Work to be completed:
Every line in the listing is to be echoed verbatim.

+ + + + + + +

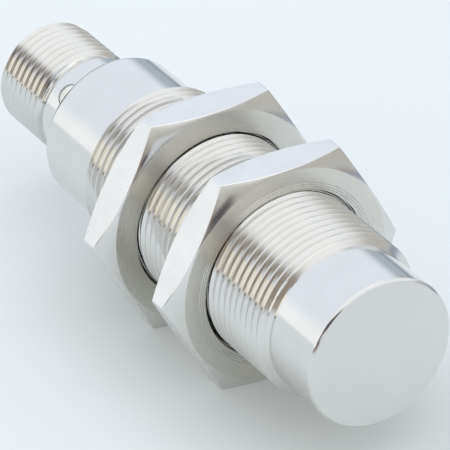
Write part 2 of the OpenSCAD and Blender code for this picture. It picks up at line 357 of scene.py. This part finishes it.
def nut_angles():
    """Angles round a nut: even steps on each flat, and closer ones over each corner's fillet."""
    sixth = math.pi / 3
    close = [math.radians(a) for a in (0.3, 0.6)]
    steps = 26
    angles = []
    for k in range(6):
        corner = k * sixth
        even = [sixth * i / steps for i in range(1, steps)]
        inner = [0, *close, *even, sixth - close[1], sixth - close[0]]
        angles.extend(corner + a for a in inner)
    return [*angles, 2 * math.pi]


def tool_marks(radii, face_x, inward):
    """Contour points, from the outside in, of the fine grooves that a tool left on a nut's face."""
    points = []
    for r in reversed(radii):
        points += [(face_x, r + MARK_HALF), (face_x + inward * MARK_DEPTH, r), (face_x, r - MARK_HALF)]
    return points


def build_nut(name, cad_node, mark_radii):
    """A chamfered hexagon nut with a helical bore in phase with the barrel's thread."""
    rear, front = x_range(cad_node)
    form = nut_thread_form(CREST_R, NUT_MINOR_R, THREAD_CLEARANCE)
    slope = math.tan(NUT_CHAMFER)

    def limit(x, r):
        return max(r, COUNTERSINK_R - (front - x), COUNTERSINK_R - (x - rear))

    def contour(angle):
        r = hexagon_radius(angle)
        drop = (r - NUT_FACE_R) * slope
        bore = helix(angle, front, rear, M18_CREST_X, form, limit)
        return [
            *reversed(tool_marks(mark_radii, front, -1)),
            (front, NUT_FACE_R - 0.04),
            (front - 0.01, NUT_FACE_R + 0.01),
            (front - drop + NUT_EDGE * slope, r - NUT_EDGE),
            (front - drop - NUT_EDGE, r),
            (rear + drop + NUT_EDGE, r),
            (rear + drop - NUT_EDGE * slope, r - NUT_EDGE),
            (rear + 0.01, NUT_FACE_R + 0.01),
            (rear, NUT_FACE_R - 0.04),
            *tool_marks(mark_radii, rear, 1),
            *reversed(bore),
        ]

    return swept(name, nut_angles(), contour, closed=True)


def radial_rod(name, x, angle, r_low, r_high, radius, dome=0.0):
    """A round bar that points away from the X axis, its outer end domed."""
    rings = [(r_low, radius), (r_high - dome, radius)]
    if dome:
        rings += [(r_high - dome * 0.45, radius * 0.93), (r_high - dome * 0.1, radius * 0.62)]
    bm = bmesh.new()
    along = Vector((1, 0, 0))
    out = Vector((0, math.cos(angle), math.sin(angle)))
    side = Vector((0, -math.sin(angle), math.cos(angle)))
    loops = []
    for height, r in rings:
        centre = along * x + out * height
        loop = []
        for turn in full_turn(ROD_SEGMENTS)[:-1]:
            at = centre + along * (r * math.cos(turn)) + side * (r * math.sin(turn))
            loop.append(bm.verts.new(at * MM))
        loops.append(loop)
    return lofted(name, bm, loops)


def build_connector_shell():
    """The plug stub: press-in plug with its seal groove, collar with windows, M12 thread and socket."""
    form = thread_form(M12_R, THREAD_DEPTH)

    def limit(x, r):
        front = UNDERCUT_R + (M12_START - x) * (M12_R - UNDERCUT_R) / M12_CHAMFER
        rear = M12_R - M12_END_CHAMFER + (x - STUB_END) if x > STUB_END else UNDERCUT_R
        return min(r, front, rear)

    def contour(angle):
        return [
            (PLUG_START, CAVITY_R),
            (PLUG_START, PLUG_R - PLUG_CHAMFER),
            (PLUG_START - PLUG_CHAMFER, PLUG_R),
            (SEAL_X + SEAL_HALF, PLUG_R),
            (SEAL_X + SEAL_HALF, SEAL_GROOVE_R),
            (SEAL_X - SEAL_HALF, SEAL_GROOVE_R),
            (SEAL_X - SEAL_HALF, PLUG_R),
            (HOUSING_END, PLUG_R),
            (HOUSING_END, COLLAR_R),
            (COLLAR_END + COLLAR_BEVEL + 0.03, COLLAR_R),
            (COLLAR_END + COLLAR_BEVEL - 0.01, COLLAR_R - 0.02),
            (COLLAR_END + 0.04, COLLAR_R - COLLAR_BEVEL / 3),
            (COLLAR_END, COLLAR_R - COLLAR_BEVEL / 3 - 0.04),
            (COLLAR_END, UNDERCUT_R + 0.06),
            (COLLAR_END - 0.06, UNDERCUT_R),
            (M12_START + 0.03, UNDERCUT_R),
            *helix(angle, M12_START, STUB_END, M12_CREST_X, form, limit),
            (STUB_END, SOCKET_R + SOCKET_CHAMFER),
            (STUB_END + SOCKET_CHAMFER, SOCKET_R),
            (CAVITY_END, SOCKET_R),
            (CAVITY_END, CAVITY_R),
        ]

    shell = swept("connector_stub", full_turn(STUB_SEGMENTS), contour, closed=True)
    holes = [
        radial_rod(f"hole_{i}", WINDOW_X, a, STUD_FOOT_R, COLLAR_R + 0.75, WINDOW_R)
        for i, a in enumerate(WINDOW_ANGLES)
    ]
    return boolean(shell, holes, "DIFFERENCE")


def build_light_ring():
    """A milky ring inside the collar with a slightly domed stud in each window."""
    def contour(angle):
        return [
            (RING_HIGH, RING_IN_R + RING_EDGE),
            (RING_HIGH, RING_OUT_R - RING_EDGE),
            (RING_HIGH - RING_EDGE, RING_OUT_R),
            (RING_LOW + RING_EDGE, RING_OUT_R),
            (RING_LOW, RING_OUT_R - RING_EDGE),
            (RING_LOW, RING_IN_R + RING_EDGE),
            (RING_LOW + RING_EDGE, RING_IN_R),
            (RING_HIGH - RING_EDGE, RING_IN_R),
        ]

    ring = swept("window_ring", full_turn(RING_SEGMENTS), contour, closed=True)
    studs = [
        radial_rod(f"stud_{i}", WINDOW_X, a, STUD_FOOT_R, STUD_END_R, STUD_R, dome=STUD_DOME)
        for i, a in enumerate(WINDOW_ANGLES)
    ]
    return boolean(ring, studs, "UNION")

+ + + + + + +

Expected answer:
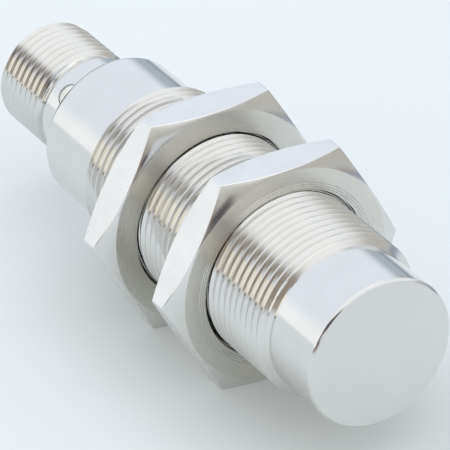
Write part 2 of the OpenSCAD and Blender code for this picture. It picks up at line 357 of scene.py. This part finishes it.
def nut_angles():
    """Angles round a nut: even steps on each flat, and closer ones over each corner's fillet."""
    sixth = math.pi / 3
    close = [math.radians(a) for a in (0.3, 0.6)]
    steps = 26
    angles = []
    for k in range(6):
        corner = k * sixth
        even = [sixth * i / steps for i in range(1, steps)]
        inner = [0, *close, *even, sixth - close[1], sixth - close[0]]
        angles.extend(corner + a for a in inner)
    return [*angles, 2 * math.pi]


def tool_marks(radii, face_x, inward):
    """Contour points, from the outside in, of the fine grooves that a tool left on a nut's face."""
    points = []
    for r in reversed(radii):
        points += [(face_x, r + MARK_HALF), (face_x + inward * MARK_DEPTH, r), (face_x, r - MARK_HALF)]
    return points


def build_nut(name, cad_node, mark_radii):
    """A chamfered hexagon nut with a helical bore in phase with the barrel's thread."""
    rear, front = x_range(cad_node)
    form = nut_thread_form(CREST_R, NUT_MINOR_R, THREAD_CLEARANCE)
    slope = math.tan(NUT_CHAMFER)

    def limit(x, r):
        return max(r, COUNTERSINK_R - (front - x), COUNTERSINK_R - (x - rear))

    def contour(angle):
        r = hexagon_radius(angle)
        drop = (r - NUT_FACE_R) * slope
        bore = helix(angle, front, rear, M18_CREST_X, form, limit)
        return [
            *reversed(tool_marks(mark_radii, front, -1)),
            (front, NUT_FACE_R - 0.04),
            (front - 0.01, NUT_FACE_R + 0.01),
            (front - drop + NUT_EDGE * slope, r - NUT_EDGE),
            (front - drop - NUT_EDGE, r),
            (rear + drop + NUT_EDGE, r),
            (rear + drop - NUT_EDGE * slope, r - NUT_EDGE),
            (rear + 0.01, NUT_FACE_R + 0.01),
            (rear, NUT_FACE_R - 0.04),
            *tool_marks(mark_radii, rear, 1),
            *reversed(bore),
        ]

    return swept(name, nut_angles(), contour, closed=True)


def radial_rod(name, x, angle, r_low, r_high, radius, dome=0.0):
    """A round bar that points away from the X axis, its outer end domed."""
    rings = [(r_low, radius), (r_high - dome, radius)]
    if dome:
        rings += [(r_high - dome * 0.45, radius * 0.93), (r_high - dome * 0.1, radius * 0.62)]
    bm = bmesh.new()
    along = Vector((1, 0, 0))
    out = Vector((0, math.cos(angle), math.sin(angle)))
    side = Vector((0, -math.sin(angle), math.cos(angle)))
    loops = []
    for height, r in rings:
        centre = along * x + out * height
        loop = []
        for turn in full_turn(ROD_SEGMENTS)[:-1]:
            at = centre + along * (r * math.cos(turn)) + side * (r * math.sin(turn))
            loop.append(bm.verts.new(at * MM))
        loops.append(loop)
    return lofted(name, bm, loops)


def build_connector_shell():
    """The plug stub: press-in plug with its seal groove, collar with windows, M12 thread and socket."""
    form = thread_form(M12_R, THREAD_DEPTH)

    def limit(x, r):
        front = UNDERCUT_R + (M12_START - x) * (M12_R - UNDERCUT_R) / M12_CHAMFER
        rear = M12_R - M12_END_CHAMFER + (x - STUB_END) if x > STUB_END else UNDERCUT_R
        return min(r, front, rear)

    def contour(angle):
        return [
            (PLUG_START, CAVITY_R),
            (PLUG_START, PLUG_R - PLUG_CHAMFER),
            (PLUG_START - PLUG_CHAMFER, PLUG_R),
            (SEAL_X + SEAL_HALF, PLUG_R),
            (SEAL_X + SEAL_HALF, SEAL_GROOVE_R),
            (SEAL_X - SEAL_HALF, SEAL_GROOVE_R),
            (SEAL_X - SEAL_HALF, PLUG_R),
            (HOUSING_END, PLUG_R),
            (HOUSING_END, COLLAR_R),
            (COLLAR_END + COLLAR_BEVEL + 0.03, COLLAR_R),
            (COLLAR_END + COLLAR_BEVEL - 0.01, COLLAR_R - 0.02),
            (COLLAR_END + 0.04, COLLAR_R - COLLAR_BEVEL / 3),
            (COLLAR_END, COLLAR_R - COLLAR_BEVEL / 3 - 0.04),
            (COLLAR_END, UNDERCUT_R + 0.06),
            (COLLAR_END - 0.06, UNDERCUT_R),
            (M12_START + 0.03, UNDERCUT_R),
            *helix(angle, M12_START, STUB_END, M12_CREST_X, form, limit),
            (STUB_END, SOCKET_R + SOCKET_CHAMFER),
            (STUB_END + SOCKET_CHAMFER, SOCKET_R),
            (CAVITY_END, SOCKET_R),
            (CAVITY_END, CAVITY_R),
        ]

    shell = swept("connector_stub", full_turn(STUB_SEGMENTS), contour, closed=True)
    holes = [
        radial_rod(f"hole_{i}", WINDOW_X, a, STUD_FOOT_R, COLLAR_R + 0.75, WINDOW_R)
        for i, a in enumerate(WINDOW_ANGLES)
    ]
    return boolean(shell, holes, "DIFFERENCE")


def build_light_ring():
    """A milky ring inside the collar with a slightly domed stud in each window."""
    def contour(angle):
        return [
            (RING_HIGH, RING_IN_R + RING_EDGE),
            (RING_HIGH, RING_OUT_R - RING_EDGE),
            (RING_HIGH - RING_EDGE, RING_OUT_R),
            (RING_LOW + RING_EDGE, RING_OUT_R),
            (RING_LOW, RING_OUT_R - RING_EDGE),
            (RING_LOW, RING_IN_R + RING_EDGE),
            (RING_LOW + RING_EDGE, RING_IN_R),
            (RING_HIGH - RING_EDGE, RING_IN_R),
        ]

    ring = swept("window_ring", full_turn(RING_SEGMENTS), contour, closed=True)
    studs = [
        radial_rod(f"stud_{i}", WINDOW_X, a, STUD_FOOT_R, STUD_END_R, STUD_R, dome=STUD_DOME)
        for i, a in enumerate(WINDOW_ANGLES)
    ]
    return boolean(ring, studs, "UNION")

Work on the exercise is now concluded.